--- Work instructions ---
Using the records below, report how many lines hold "data", with no extra text.

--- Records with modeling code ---
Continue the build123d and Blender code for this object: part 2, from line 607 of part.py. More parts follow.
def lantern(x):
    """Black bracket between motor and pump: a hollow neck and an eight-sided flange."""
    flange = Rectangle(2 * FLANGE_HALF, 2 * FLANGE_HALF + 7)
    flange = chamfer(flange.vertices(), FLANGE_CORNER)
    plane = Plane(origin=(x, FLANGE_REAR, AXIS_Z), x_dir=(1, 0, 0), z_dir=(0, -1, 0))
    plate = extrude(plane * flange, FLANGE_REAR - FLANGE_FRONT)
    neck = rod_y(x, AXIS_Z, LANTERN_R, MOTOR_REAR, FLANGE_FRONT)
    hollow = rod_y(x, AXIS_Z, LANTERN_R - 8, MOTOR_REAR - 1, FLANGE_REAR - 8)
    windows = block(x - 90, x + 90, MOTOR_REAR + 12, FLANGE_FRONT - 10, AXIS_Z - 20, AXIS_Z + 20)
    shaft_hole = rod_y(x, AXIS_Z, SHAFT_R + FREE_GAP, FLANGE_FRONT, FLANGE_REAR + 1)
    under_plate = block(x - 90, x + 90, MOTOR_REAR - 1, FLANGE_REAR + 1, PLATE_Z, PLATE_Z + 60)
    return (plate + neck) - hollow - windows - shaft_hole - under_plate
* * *
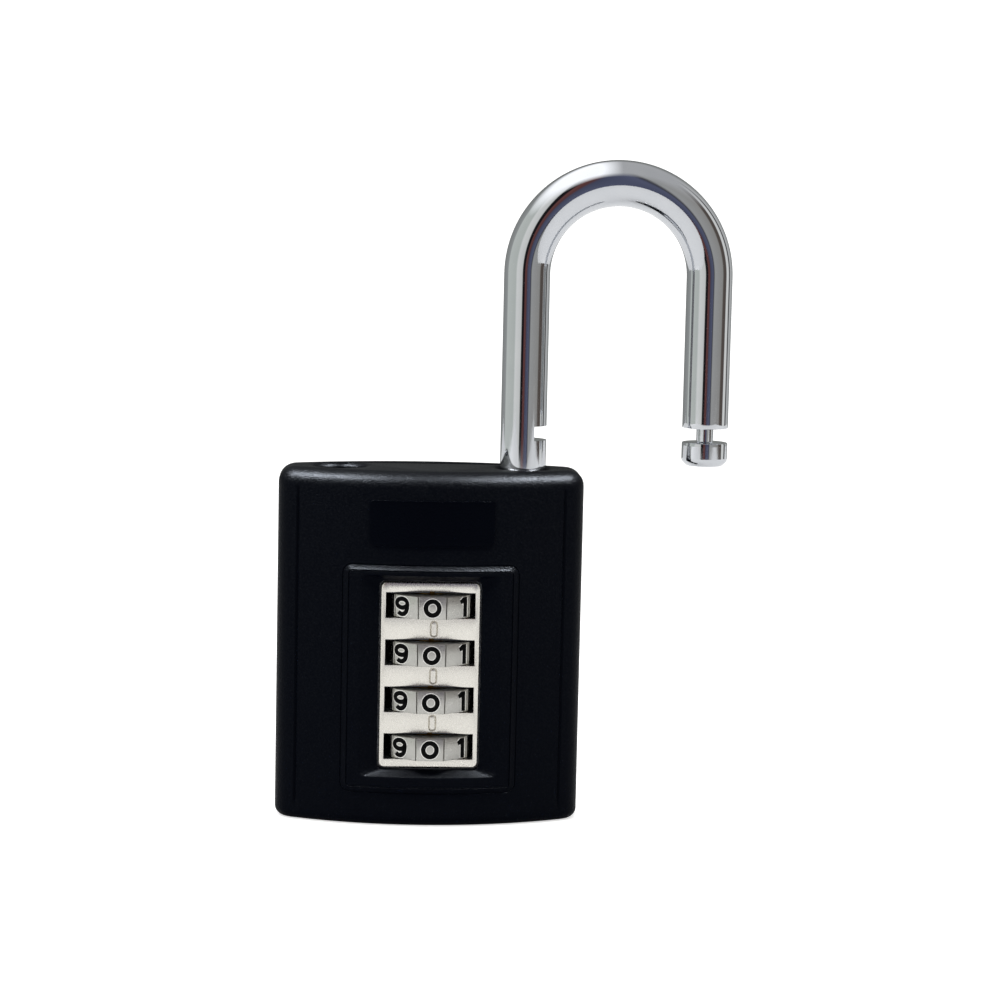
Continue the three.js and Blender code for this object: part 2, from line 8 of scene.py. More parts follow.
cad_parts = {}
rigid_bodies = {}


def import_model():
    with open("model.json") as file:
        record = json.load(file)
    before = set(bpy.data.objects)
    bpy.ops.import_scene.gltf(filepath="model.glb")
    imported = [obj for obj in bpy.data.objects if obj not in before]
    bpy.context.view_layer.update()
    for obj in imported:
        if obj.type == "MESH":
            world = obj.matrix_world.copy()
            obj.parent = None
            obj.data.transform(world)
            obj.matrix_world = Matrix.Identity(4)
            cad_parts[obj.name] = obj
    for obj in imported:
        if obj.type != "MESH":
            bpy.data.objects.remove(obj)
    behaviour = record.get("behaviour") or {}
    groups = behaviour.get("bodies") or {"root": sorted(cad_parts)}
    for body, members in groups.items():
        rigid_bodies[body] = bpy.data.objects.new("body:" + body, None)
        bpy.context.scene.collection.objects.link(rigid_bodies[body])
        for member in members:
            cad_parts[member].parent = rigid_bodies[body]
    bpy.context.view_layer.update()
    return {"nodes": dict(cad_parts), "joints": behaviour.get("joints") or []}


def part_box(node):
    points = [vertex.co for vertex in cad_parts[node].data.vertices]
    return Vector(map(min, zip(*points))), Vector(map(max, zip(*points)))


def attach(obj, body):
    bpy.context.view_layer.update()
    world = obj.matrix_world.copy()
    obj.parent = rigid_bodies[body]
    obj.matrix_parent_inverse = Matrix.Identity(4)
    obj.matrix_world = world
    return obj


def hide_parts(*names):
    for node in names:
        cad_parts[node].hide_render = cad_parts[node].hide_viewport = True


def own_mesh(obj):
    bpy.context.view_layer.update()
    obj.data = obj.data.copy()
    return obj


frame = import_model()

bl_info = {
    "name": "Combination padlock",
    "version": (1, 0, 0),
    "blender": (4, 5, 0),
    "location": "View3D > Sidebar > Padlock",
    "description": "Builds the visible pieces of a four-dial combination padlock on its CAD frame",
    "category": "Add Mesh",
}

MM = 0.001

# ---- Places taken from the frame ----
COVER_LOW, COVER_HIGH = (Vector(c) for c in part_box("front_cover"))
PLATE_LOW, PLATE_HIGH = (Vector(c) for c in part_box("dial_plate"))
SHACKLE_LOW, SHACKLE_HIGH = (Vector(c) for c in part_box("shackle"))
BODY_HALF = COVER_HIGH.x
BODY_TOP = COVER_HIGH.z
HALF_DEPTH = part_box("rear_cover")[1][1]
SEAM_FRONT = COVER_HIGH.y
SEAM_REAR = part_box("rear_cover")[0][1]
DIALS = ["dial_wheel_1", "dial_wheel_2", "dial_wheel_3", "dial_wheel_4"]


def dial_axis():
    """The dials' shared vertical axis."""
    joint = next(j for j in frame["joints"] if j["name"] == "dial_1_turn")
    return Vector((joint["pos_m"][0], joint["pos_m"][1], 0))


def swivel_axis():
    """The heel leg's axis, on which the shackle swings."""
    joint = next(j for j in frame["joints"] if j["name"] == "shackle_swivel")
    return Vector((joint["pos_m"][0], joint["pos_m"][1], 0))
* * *
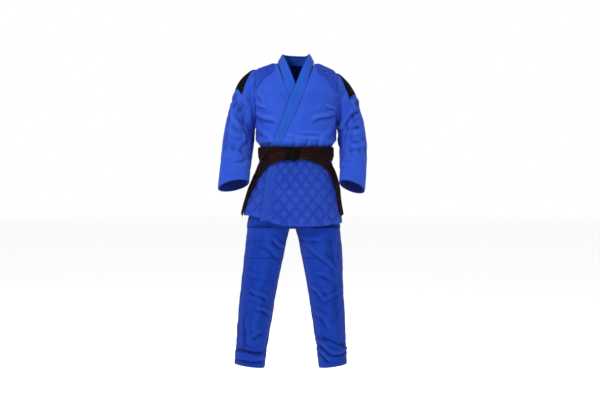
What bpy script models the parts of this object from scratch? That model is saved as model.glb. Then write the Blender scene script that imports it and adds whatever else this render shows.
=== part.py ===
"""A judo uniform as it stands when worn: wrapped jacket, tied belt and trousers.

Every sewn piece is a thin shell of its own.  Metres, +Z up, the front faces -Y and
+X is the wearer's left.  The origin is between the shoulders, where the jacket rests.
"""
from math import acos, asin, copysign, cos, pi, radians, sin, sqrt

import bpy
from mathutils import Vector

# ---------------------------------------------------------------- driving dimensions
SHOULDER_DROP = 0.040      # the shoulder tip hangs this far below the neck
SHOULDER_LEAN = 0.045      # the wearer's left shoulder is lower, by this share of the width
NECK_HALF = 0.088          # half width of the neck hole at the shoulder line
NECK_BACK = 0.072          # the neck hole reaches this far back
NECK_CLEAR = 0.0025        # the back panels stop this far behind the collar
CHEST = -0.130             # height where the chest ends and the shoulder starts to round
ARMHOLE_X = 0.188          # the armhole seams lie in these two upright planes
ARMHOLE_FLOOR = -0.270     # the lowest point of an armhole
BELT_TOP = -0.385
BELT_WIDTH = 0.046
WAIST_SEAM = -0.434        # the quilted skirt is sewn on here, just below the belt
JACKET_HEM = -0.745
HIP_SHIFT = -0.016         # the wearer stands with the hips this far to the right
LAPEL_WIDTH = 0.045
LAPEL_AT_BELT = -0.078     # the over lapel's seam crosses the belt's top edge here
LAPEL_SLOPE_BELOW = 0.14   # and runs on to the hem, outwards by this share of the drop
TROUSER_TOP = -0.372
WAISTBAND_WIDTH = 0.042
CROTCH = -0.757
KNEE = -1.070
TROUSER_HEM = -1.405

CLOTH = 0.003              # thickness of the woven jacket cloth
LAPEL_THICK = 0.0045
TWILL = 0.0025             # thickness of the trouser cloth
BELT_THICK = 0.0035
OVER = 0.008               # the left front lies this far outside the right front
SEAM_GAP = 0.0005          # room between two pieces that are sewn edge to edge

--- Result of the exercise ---
7